> Aim: The required output is every line from the beginning of the entries below through the line that includes "floor.data.materials.append(floor_look)", copied exactly.

> Listing:
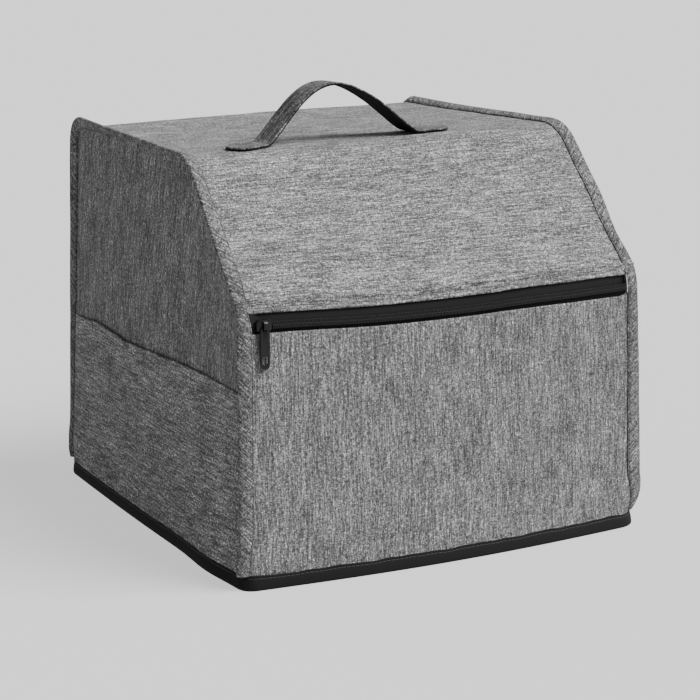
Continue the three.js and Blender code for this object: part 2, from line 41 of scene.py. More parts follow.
# The camera stands where the photograph was taken from, to the left of the front and a little
# above. Its place was found from the cover's own corners, in the part's frame.
PHOTO_PLACE = (-0.7943, -1.4757, 0.511)
PHOTO_DOWN = 12.54
PHOTO_TURN = -28.64
PHOTO_LENS = 96.95
bpy.ops.object.camera_add(
    location=PHOTO_PLACE, rotation=(radians(90 - PHOTO_DOWN), 0, radians(PHOTO_TURN)))
camera = bpy.context.object
camera.data.lens = PHOTO_LENS
bpy.context.scene.camera = camera

# A plain pale floor, which glows softly so that it stays pale, and soft studio light: a broad key
# from the front right and above, a weak one from behind, and an even pale surround that fills the
# shaded side.
FLOOR_SIZE = 60
FLOOR_GREY = (0.22, 0.22, 0.22, 1)
FLOOR_GLOW = 0.75
KEY_POWER = 9.7
BACK_POWER = 0.4
SURROUND_POWER = 0.4
bpy.ops.mesh.primitive_plane_add(size=FLOOR_SIZE)
floor = bpy.context.object
floor.name = "floor"
floor_look = bpy.data.materials.new("pale floor")
floor_look.use_nodes = True
floor_shader = floor_look.node_tree.nodes["Principled BSDF"]
floor_shader.inputs["Base Color"].default_value = FLOOR_GREY
floor_shader.inputs["Emission Color"].default_value = (1, 1, 1, 1)
floor_shader.inputs["Emission Strength"].default_value = FLOOR_GLOW
floor_shader.inputs["Roughness"].default_value = 1
floor_shader.inputs["Specular IOR Level"].default_value = 0
floor.data.materials.append(floor_look)

for name, power, spread, tilt_x, turn_z in (
    ("key light", KEY_POWER, 42, 42, 46),
    ("back light", BACK_POWER, 60, 55, 200),
):
    bpy.ops.object.light_add(type="SUN", rotation=(radians(tilt_x), 0, radians(turn_z)))
    lamp = bpy.context.object
    lamp.name = name
    lamp.data.energy = power
    lamp.data.angle = radians(spread)

surround = bpy.data.worlds.new("studio")
surround.use_nodes = True
surround.node_tree.nodes["Background"].inputs["Color"].default_value = (1, 1, 1, 1)
surround.node_tree.nodes["Background"].inputs["Strength"].default_value = SURROUND_POWER
bpy.context.scene.world = surround

# The two wrapping panels: stiff heathered canvas, sewn from flat cloth. One runs from the back hem
# over the top and down the slope to the zip, the other from the zip down to the front hem. Their
# edges at the zip are folded under, and their side edges turn out into the bindings.

# Their weave has yarns of two tones, so that short light and dark flecks run both ways. Its place
# comes from each piece's own flat layout, in metres, so it follows the cloth round every bend. The
# flecks, streaks and clouds are counted per metre along and across the weft.
THREAD = 0.0013
WEFT_FLECKS = (260, 1050)
WARP_FLECKS = (950, 420)
SLUB_STREAKS = (60, 800)
CLOUDS = (24, 40)
CLOUD_STRENGTH = 0.14
WARP_ON_TOP = 0.42
YARN_CROSSING = 0.8
WEAVE_RELIEF = 0.00012


def add_node(tree, kind, x, y, **settings):
    node = tree.nodes.new(kind)
    node.location = (x, y)
    for key, value in settings.items():
        setattr(node, key, value)
    return node


def math_node(tree, operation, x, y, first, second=None):
    node = add_node(tree, "ShaderNodeMath", x, y, operation=operation)
    for socket, value in zip(node.inputs, (first, second)):
        if isinstance(value, (int, float)):
            socket.default_value = value
        elif value is not None:
            tree.links.new(value, socket)
    return node.outputs[0]


def new_group(name, inputs, outputs):
    tree = bpy.data.node_groups.new(name, "ShaderNodeTree")
    for label, kind, value in inputs:
        socket = tree.interface.new_socket(label, in_out="INPUT", socket_type=kind)
        if value is not None:
            socket.default_value = value
    for label, kind in outputs:
        tree.interface.new_socket(label, in_out="OUTPUT", socket_type=kind)
    source = add_node(tree, "NodeGroupInput", -1400, 0)
    target = add_node(tree, "NodeGroupOutput", 800, 0)
    return tree, source, target


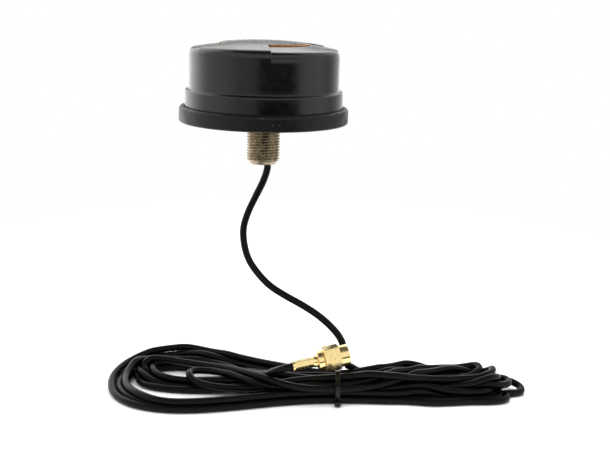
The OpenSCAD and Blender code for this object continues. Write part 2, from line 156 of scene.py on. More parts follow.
# Where a straight run may have a point, as x in mm, and how long the folds are for their width.
RUN_OUT = (40, 49, 58, 67)
RUN_BACK = (68, 59, 50, 41)
RUN_LEFT = (18, 9, 0, -9)
RUN_HOME = (-9, 0, 9, 18)
RUN_MARGIN = 4
RIGHT_STRETCH = 1.1
LEFT_STRETCH = 1.0


def eased(a, b, t):
    return a + (b - a) * t * t * (3 - 2 * t)


def leg(x0, start, x1, end, stations):
    """Points between two places given as (y, z), at those of the stations that lie well between."""
    low = min(x0, x1) + RUN_MARGIN
    high = max(x0, x1) - RUN_MARGIN
    inside = [x for x in stations if low < x < high]
    return [
        (x, eased(start[0], end[0], (x - x0) / (x1 - x0)), eased(start[1], end[1], (x - x0) / (x1 - x0)))
        for x in inside
    ]


def fold(tip, side, start, end, stretch):
    """Half an ellipse round an end of the hank, and the x where it starts; side is 1 right, -1 left."""
    reach = abs(start[0] - end[0]) / 2 * stretch
    points = []
    for k in range(7):
        a = math.radians(-90 + 30 * k)
        t = (math.sin(a) + 1) / 2
        y = start[0] + (end[0] - start[0]) * t
        points.append((tip - side * reach * (1 - math.cos(a)), y, eased(start[1], end[1], t)))
    return points, tip - side * reach


def hank_route():
    """The lead's last point, every turn in order, and the tail's route, in mm."""
    tie_x = TIE_X / MM
    points = [tuple(p / MM) for p in LEAD]
    x, place = points[-1][0], points[-1][1:]
    for right, front_slot, left, back_slot, via in TURNS:
        tip, front_y, front_z, back_y, back_z = right
        bend, bend_x = fold(tip, 1, (back_y, back_z), (front_y, front_z), RIGHT_STRETCH)
        points += leg(x, place, bend_x, (back_y, back_z), RUN_OUT)
        points += bend
        points += leg(bend_x, (front_y, front_z), tie_x, front_slot, RUN_BACK)
        points.append((tie_x,) + front_slot)
        tip, front_y, front_z, back_y, back_z = left
        bend, bend_x = fold(tip, -1, (front_y, front_z), (back_y, back_z), LEFT_STRETCH)
        points += leg(tie_x, front_slot, bend_x, (front_y, front_z), RUN_LEFT)
        points += bend
        if back_slot:
            points += via or leg(bend_x, (back_y, back_z), tie_x, back_slot, RUN_HOME)
            points.append((tie_x,) + back_slot)
            x, place = tie_x, back_slot
    points += APPROACH + [tuple(p / MM) for p in TAIL]
    return np.array(points)


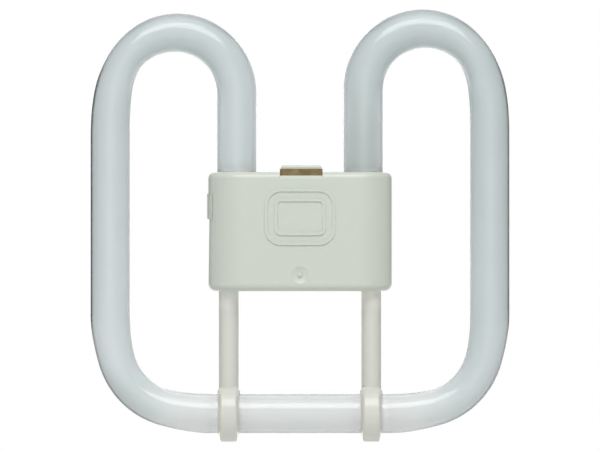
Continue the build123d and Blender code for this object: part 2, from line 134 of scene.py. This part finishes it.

# Shares of the painted shade on the rims
INNER_RIM_SHARE = 0.15
RIGHT_RIM_SHARE = 0.7
RUN_RIM_SHARE = 0.15
RUN_TOP_SHARE = 0.7
CROWN_RIM_SHARE = 0.35

# Glass over the powder, with a slight wave
GLASS_ROUGHNESS = 0.12
GLASS_SCATTER = 0.012
POWDER_GRAIN = 0.011
WAVE_GRAIN = 0.009
WAVE_DEPTH = 0.000005

# Moulded plastic, with painted light at the top of the arms, where the housing shades them
HOUSING_FINISH = dict(roughness=0.29, grain=0.00035, depth=0.000012)
ARM_FINISH = dict(roughness=0.24, grain=0.0006, depth=0.000005)
PLASTIC_CLOUD_GRAIN = 0.018
WEAR_GRAIN = 0.004
WEAR_SMOOTHER = 0.015
WEAR_ROUGHER = 0.02
HOUSING_PALE = (0.595, 0.635, 0.562)
HOUSING_DEEP = (0.583, 0.623, 0.551)
ARM_PALE = (0.652, 0.657, 0.600)
ARM_DEEP = (0.638, 0.643, 0.588)
ARM_PAINTED_LIGHT = (0.86, 0.865, 0.80)
ARM_PAINTED_LIGHT_HEIGHT = (HOUSING_BOTTOM - 0.0075, HOUSING_BOTTOM - 0.001)

# Bronze strip with rolled lines
BRONZE_PALE = (0.295, 0.232, 0.12)
BRONZE_DEEP = (0.21, 0.16, 0.076)
BRONZE_SMOOTH = 0.34
BRONZE_ROUGH = 0.5
PATINA_GRAIN = 0.0025
PATINA_SPAN = (0.35, 0.7)
LINE_GRAIN = 0.0004
LINE_STRETCH = (0.06, 1.0, 1.0)
LINE_DEPTH = 0.000006

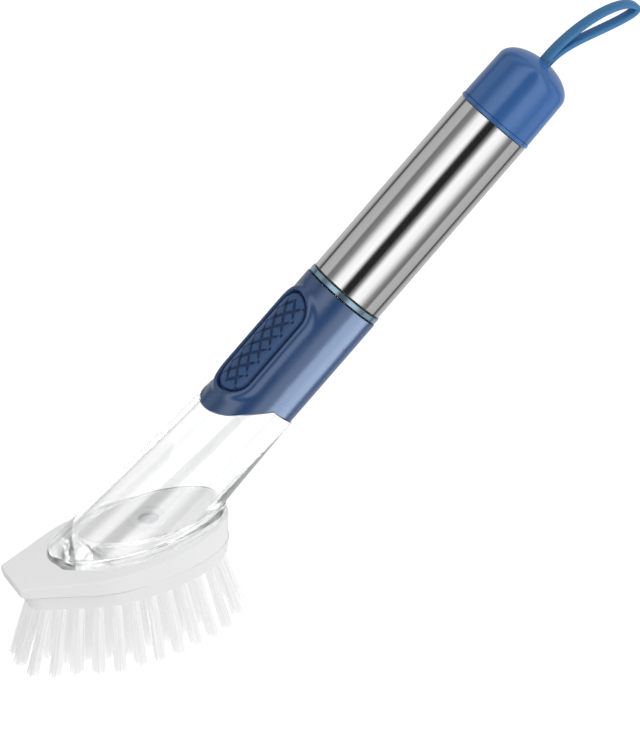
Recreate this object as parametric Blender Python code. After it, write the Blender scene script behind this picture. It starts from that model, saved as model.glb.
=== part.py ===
"""A dish brush that carries its soap in the handle.

The handle lies along +X, from the head at -X to the screw cap at +X, and its thumb pad faces +Z. Everything
is first placed from the point where the handle's axis meets the deck, the flat top of the brush head. The
whole brush is then set down so that the middle of its underside is the origin.
"""

import math

import bmesh
import bpy
from mathutils import Matrix, Vector
from mathutils.geometry import delaunay_2d_cdt

MM = 0.001
DEGREE = math.pi / 180

# Clearances
GAP = 0.3 * MM
WELD = 0.0001 * MM
OVERRUN = 3.0 * MM

# Counts of facets
ROUND_STEPS = 40
SMALL_ROUND_STEPS = 28
TONGUE_STEPS = 20
BACK_STEPS = 16
HEEL_STEPS = 16
CORNER_STEPS = 3
RACE_END_STEPS = 11

# Places along the handle
TONGUE_TIP_X = 56.8 * MM
BACK_EDGE_X = 73.1 * MM
PAD_X = 90.4 * MM
RING_X = 122.6 * MM
RIM_X = 212.0 * MM

# Steel sleeve and the trim ring below it
SLEEVE_RADIUS = 16.0 * MM
SLEEVE_WALL = 0.6 * MM
RING_LENGTH = 2.9 * MM
RING_RADIUS = 16.5 * MM
RING_ROUNDING = 0.4 * MM

# Reservoir tube: body under the sleeve, mouth at the cap, spigot in the neck
RESERVOIR_WALL = 2.2 * MM
MOUTH_RADIUS = 12.2 * MM
MOUTH_LENGTH = 17.0 * MM
MOUTH_WALL = 1.8 * MM
SPIGOT_LENGTH = 8.0 * MM
SHOULDER_LENGTH = 3.0 * MM
O_RING_SECTION = 0.45 * MM
O_RING_GROOVE = 1.3 * MM

# Grip shell
GRIP_RADIUS = 16.75 * MM
GRIP_WALL = 1.4 * MM
GRIP_EDGE_ROUNDING = 0.5 * MM
TONGUE_ROUNDING = 18.0 * MM
TONGUE_FLANK = 45 * DEGREE

# Thumb pad, its moat and the raised bezel round it
PAD_LENGTH = 46.4 * MM
PAD_WIDTH = 16.2 * MM
PAD_TOP_RADIUS = 16.9 * MM
PAD_THICKNESS = 3.2 * MM
PAD_ROUNDING = 0.8 * MM
MOAT_WIDTH = 1.0 * MM
BEZEL_WIDTH = 2.6 * MM
BEZEL_HEIGHT = 1.1 * MM
MEMBRANE_THICKNESS = 0.9 * MM
MEMBRANE_LAP = 1.5 * MM

# Raised diamonds on the pad
DIAMOND_PITCH_X = 6.75 * MM
DIAMOND_PITCH_Y = 6.0 * MM
DIAMOND_GROOVE = 0.7 * MM
DIAMOND_HEIGHT = 0.4 * MM
DIAMOND_TAPER_SHARE = 0.82
DIAMOND_ROWS = 6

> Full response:
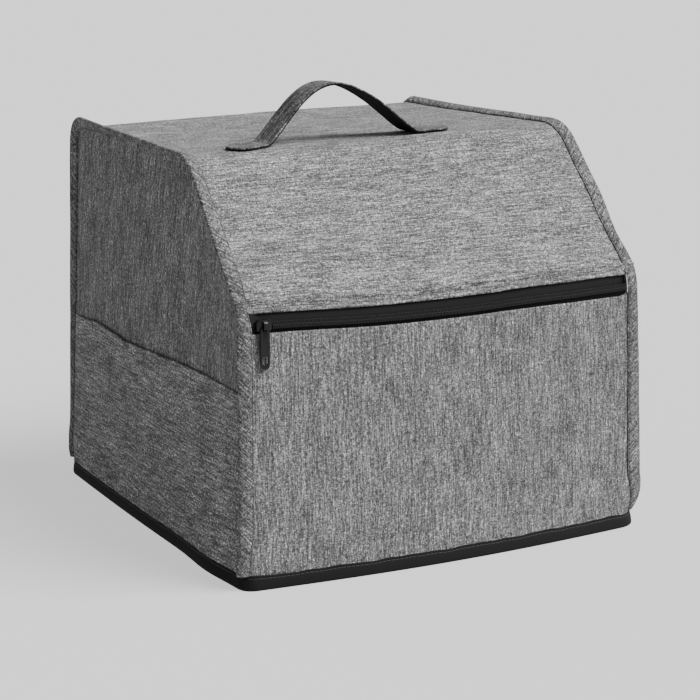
Continue the three.js and Blender code for this object: part 2, from line 41 of scene.py. More parts follow.
# The camera stands where the photograph was taken from, to the left of the front and a little
# above. Its place was found from the cover's own corners, in the part's frame.
PHOTO_PLACE = (-0.7943, -1.4757, 0.511)
PHOTO_DOWN = 12.54
PHOTO_TURN = -28.64
PHOTO_LENS = 96.95
bpy.ops.object.camera_add(
    location=PHOTO_PLACE, rotation=(radians(90 - PHOTO_DOWN), 0, radians(PHOTO_TURN)))
camera = bpy.context.object
camera.data.lens = PHOTO_LENS
bpy.context.scene.camera = camera

# A plain pale floor, which glows softly so that it stays pale, and soft studio light: a broad key
# from the front right and above, a weak one from behind, and an even pale surround that fills the
# shaded side.
FLOOR_SIZE = 60
FLOOR_GREY = (0.22, 0.22, 0.22, 1)
FLOOR_GLOW = 0.75
KEY_POWER = 9.7
BACK_POWER = 0.4
SURROUND_POWER = 0.4
bpy.ops.mesh.primitive_plane_add(size=FLOOR_SIZE)
floor = bpy.context.object
floor.name = "floor"
floor_look = bpy.data.materials.new("pale floor")
floor_look.use_nodes = True
floor_shader = floor_look.node_tree.nodes["Principled BSDF"]
floor_shader.inputs["Base Color"].default_value = FLOOR_GREY
floor_shader.inputs["Emission Color"].default_value = (1, 1, 1, 1)
floor_shader.inputs["Emission Strength"].default_value = FLOOR_GLOW
floor_shader.inputs["Roughness"].default_value = 1
floor_shader.inputs["Specular IOR Level"].default_value = 0
floor.data.materials.append(floor_look)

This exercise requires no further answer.